Due diligence of individuals or companies based in the UK is relatively straightforward. However, the further offshore one goes, the harder it is to obtain sufficiently robust evidence. Will the SRA be lobbying the government to improve the regimes that they can influence, such as Crown dependencies?
The SRA has observed the phenomenon in fieldwork. We are supporters of better transparency that can help law firms effectively manage the risks around money laundering.
Linked to the previous question, what exactly does the SRA expect to see evidenced on the file about source of wealth and source of funds (both terms not defined in the MLR 2017).
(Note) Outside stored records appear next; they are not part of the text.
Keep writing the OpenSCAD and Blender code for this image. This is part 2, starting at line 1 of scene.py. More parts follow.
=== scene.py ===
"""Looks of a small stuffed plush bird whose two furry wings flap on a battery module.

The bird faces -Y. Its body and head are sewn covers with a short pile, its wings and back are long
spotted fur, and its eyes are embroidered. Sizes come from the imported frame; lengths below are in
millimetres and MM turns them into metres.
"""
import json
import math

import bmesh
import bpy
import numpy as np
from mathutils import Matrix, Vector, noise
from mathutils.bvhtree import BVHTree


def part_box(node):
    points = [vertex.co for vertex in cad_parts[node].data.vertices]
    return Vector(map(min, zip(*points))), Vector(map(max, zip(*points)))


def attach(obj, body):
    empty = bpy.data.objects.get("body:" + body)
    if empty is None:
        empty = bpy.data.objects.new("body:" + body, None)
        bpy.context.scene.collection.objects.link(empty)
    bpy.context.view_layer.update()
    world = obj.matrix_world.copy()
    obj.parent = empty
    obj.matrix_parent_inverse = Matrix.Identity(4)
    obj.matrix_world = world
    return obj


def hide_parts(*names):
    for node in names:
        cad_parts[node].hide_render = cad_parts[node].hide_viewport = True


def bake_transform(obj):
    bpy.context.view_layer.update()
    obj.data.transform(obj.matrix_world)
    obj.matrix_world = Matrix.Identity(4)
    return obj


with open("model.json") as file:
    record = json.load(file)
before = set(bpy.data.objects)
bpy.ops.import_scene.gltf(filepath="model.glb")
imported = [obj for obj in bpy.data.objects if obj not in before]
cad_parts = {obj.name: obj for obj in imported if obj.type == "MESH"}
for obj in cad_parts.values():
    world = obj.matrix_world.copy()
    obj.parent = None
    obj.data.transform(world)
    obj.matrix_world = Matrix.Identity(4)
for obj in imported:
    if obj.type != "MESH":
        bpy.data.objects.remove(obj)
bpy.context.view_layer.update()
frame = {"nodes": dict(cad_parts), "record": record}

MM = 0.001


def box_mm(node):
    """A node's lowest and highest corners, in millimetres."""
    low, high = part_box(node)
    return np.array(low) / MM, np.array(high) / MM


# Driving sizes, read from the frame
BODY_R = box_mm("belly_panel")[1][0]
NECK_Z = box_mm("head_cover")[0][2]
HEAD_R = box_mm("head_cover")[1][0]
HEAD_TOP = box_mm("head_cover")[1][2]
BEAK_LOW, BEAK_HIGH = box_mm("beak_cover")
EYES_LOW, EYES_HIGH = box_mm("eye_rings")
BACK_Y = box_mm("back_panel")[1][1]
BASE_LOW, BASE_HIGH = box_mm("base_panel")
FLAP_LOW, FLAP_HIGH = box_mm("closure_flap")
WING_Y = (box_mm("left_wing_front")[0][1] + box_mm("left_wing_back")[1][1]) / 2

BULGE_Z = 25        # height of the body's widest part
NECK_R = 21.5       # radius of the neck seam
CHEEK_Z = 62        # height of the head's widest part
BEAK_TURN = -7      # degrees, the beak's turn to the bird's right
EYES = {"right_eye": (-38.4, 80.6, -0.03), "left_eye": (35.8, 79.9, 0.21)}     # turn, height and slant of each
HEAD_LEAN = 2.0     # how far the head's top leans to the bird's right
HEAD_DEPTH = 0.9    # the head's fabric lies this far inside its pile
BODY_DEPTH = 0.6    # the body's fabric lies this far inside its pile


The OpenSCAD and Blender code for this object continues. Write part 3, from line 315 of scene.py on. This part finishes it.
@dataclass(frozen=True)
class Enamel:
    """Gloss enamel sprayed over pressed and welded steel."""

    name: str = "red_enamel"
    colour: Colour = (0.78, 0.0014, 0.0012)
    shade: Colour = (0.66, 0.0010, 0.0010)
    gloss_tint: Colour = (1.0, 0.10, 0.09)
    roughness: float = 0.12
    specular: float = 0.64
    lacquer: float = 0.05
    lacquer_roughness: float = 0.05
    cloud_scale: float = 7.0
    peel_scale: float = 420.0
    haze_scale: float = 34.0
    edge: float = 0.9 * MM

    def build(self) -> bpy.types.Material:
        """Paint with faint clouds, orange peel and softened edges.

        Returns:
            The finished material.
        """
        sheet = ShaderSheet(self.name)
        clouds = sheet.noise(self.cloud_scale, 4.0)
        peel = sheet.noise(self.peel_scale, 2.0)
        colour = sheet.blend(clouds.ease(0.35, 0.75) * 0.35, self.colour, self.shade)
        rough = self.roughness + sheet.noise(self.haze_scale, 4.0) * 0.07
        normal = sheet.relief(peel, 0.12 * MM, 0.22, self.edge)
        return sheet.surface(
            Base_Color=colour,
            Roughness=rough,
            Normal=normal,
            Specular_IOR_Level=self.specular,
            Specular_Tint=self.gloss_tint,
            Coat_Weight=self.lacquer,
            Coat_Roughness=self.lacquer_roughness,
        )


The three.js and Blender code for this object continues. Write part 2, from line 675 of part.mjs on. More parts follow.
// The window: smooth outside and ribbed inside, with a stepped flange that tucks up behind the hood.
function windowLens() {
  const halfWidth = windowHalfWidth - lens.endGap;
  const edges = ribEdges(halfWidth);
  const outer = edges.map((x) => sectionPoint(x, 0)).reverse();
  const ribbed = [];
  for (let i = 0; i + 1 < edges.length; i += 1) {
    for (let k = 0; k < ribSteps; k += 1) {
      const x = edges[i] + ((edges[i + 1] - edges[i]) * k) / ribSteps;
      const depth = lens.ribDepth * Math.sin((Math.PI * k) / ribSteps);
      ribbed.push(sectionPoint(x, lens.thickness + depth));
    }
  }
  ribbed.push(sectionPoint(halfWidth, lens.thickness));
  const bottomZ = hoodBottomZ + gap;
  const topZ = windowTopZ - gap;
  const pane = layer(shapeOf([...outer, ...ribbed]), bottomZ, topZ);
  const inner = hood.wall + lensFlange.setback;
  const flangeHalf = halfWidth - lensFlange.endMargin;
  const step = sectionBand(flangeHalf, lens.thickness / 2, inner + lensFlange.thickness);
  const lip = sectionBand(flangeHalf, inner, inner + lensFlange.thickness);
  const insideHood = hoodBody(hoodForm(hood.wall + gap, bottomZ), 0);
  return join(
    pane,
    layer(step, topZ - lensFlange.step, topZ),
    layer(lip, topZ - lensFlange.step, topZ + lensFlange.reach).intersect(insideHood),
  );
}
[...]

There appears to be some confusion about this which it would be good to clarify.
The regulations are specific about establishing source of wealth for PEPs, and we expect to see firms following them and also remembering their Proceeds of Crime Act 2002 obligations.
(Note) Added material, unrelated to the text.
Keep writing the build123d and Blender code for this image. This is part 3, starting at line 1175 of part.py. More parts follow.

Practitioners find the SRA website quite difficult to navigate, and the search function can be quite quixotic. Are there any plans to have a dedicated money laundering page where anything related to AML can be found (even if it is a link to material elsewhere, such as Risk Outlook or news and so on)? The TCSP TR talks of offering support to the profession, but the first task must be making it easy to find. And are there any plans for a specific email service for money laundering reporting officers/money laundering contact officers? Often these are different people, with different roles, to the COLP or COFA (who have their own email news).
Answering both questions, there is a long-term plan to allow practitioners to choose which alerts and services they subscribe to. In the interim, the new team is looking at current services and welcomes feedback about what is useful.
It is clear that information is ‘consumed’ in different ways and so it is important to keep different channels open. Resources can now be found under home/hot topics/money laundering and then clicking on the ‘resources’ tab.
One new development is a direct mail campaign coming soon under the banner ‘Assess, Report, Protect’.